BEGIN Record excerpts

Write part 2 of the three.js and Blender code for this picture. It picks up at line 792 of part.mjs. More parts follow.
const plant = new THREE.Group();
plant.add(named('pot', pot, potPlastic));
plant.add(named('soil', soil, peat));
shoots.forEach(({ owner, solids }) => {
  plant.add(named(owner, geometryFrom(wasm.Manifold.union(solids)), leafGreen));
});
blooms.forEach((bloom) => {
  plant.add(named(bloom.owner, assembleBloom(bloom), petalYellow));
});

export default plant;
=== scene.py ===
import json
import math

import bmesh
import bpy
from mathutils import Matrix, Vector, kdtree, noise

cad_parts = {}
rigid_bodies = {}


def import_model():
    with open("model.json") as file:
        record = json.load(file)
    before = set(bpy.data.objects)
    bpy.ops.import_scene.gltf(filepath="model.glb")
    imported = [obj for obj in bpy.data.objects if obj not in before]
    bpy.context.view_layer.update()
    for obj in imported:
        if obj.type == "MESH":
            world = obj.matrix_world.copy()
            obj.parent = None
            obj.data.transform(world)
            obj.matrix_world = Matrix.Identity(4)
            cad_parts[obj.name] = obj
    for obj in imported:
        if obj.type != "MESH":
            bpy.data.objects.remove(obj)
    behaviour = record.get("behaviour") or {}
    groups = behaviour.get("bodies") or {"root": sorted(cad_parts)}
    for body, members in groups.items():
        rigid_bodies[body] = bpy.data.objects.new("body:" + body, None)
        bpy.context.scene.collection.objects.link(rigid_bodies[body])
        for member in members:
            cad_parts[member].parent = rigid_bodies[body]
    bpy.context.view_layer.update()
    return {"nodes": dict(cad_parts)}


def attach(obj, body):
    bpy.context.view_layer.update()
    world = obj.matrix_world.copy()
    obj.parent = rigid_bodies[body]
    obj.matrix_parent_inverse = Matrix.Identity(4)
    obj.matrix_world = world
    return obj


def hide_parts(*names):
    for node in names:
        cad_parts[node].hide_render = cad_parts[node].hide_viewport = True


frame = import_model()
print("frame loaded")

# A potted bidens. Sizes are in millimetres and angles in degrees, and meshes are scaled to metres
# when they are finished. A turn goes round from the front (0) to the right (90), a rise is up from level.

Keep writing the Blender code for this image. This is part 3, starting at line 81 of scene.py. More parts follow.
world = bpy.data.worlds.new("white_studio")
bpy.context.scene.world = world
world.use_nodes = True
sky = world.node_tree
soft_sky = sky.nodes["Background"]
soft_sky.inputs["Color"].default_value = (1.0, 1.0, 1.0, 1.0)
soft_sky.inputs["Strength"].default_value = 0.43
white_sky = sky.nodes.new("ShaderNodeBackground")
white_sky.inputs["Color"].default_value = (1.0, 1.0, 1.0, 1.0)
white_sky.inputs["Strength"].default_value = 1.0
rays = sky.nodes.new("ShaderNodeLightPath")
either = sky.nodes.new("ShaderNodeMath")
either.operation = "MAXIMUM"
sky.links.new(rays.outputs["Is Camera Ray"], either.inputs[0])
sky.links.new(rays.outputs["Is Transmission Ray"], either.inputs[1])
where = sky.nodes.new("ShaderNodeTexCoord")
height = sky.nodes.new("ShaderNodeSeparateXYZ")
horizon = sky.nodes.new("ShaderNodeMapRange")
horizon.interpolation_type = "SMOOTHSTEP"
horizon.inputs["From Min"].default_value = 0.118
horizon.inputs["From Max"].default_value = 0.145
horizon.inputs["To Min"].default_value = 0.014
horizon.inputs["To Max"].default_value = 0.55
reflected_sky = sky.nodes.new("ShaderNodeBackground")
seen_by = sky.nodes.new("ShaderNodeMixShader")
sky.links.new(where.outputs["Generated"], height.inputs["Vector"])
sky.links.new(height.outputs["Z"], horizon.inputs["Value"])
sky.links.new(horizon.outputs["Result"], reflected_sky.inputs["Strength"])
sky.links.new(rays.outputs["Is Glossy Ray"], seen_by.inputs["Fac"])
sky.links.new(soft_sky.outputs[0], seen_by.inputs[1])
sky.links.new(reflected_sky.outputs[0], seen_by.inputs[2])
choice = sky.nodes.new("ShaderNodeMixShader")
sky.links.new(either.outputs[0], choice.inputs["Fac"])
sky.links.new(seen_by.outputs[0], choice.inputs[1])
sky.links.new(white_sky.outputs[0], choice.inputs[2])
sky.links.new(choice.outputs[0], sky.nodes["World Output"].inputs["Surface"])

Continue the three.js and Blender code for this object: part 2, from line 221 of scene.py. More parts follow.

END Record excerpts

**Work required**
Nothing in the data may differ; print all of it exactly as written.

**Solution to the exercise**
Write part 2 of the three.js and Blender code for this picture. It picks up at line 792 of part.mjs. More parts follow.
const plant = new THREE.Group();
plant.add(named('pot', pot, potPlastic));
plant.add(named('soil', soil, peat));
shoots.forEach(({ owner, solids }) => {
  plant.add(named(owner, geometryFrom(wasm.Manifold.union(solids)), leafGreen));
});
blooms.forEach((bloom) => {
  plant.add(named(bloom.owner, assembleBloom(bloom), petalYellow));
});

export default plant;
=== scene.py ===
import json
import math

import bmesh
import bpy
from mathutils import Matrix, Vector, kdtree, noise

cad_parts = {}
rigid_bodies = {}


def import_model():
    with open("model.json") as file:
        record = json.load(file)
    before = set(bpy.data.objects)
    bpy.ops.import_scene.gltf(filepath="model.glb")
    imported = [obj for obj in bpy.data.objects if obj not in before]
    bpy.context.view_layer.update()
    for obj in imported:
        if obj.type == "MESH":
            world = obj.matrix_world.copy()
            obj.parent = None
            obj.data.transform(world)
            obj.matrix_world = Matrix.Identity(4)
            cad_parts[obj.name] = obj
    for obj in imported:
        if obj.type != "MESH":
            bpy.data.objects.remove(obj)
    behaviour = record.get("behaviour") or {}
    groups = behaviour.get("bodies") or {"root": sorted(cad_parts)}
    for body, members in groups.items():
        rigid_bodies[body] = bpy.data.objects.new("body:" + body, None)
        bpy.context.scene.collection.objects.link(rigid_bodies[body])
        for member in members:
            cad_parts[member].parent = rigid_bodies[body]
    bpy.context.view_layer.update()
    return {"nodes": dict(cad_parts)}


def attach(obj, body):
    bpy.context.view_layer.update()
    world = obj.matrix_world.copy()
    obj.parent = rigid_bodies[body]
    obj.matrix_parent_inverse = Matrix.Identity(4)
    obj.matrix_world = world
    return obj


def hide_parts(*names):
    for node in names:
        cad_parts[node].hide_render = cad_parts[node].hide_viewport = True


frame = import_model()
print("frame loaded")

# A potted bidens. Sizes are in millimetres and angles in degrees, and meshes are scaled to metres
# when they are finished. A turn goes round from the front (0) to the right (90), a rise is up from level.

Keep writing the Blender code for this image. This is part 3, starting at line 81 of scene.py. More parts follow.
world = bpy.data.worlds.new("white_studio")
bpy.context.scene.world = world
world.use_nodes = True
sky = world.node_tree
soft_sky = sky.nodes["Background"]
soft_sky.inputs["Color"].default_value = (1.0, 1.0, 1.0, 1.0)
soft_sky.inputs["Strength"].default_value = 0.43
white_sky = sky.nodes.new("ShaderNodeBackground")
white_sky.inputs["Color"].default_value = (1.0, 1.0, 1.0, 1.0)
white_sky.inputs["Strength"].default_value = 1.0
rays = sky.nodes.new("ShaderNodeLightPath")
either = sky.nodes.new("ShaderNodeMath")
either.operation = "MAXIMUM"
sky.links.new(rays.outputs["Is Camera Ray"], either.inputs[0])
sky.links.new(rays.outputs["Is Transmission Ray"], either.inputs[1])
where = sky.nodes.new("ShaderNodeTexCoord")
height = sky.nodes.new("ShaderNodeSeparateXYZ")
horizon = sky.nodes.new("ShaderNodeMapRange")
horizon.interpolation_type = "SMOOTHSTEP"
horizon.inputs["From Min"].default_value = 0.118
horizon.inputs["From Max"].default_value = 0.145
horizon.inputs["To Min"].default_value = 0.014
horizon.inputs["To Max"].default_value = 0.55
reflected_sky = sky.nodes.new("ShaderNodeBackground")
seen_by = sky.nodes.new("ShaderNodeMixShader")
sky.links.new(where.outputs["Generated"], height.inputs["Vector"])
sky.links.new(height.outputs["Z"], horizon.inputs["Value"])
sky.links.new(horizon.outputs["Result"], reflected_sky.inputs["Strength"])
sky.links.new(rays.outputs["Is Glossy Ray"], seen_by.inputs["Fac"])
sky.links.new(soft_sky.outputs[0], seen_by.inputs[1])
sky.links.new(reflected_sky.outputs[0], seen_by.inputs[2])
choice = sky.nodes.new("ShaderNodeMixShader")
sky.links.new(either.outputs[0], choice.inputs["Fac"])
sky.links.new(seen_by.outputs[0], choice.inputs[1])
sky.links.new(white_sky.outputs[0], choice.inputs[2])
sky.links.new(choice.outputs[0], sky.nodes["World Output"].inputs["Surface"])

Continue the three.js and Blender code for this object: part 2, from line 221 of scene.py. More parts follow.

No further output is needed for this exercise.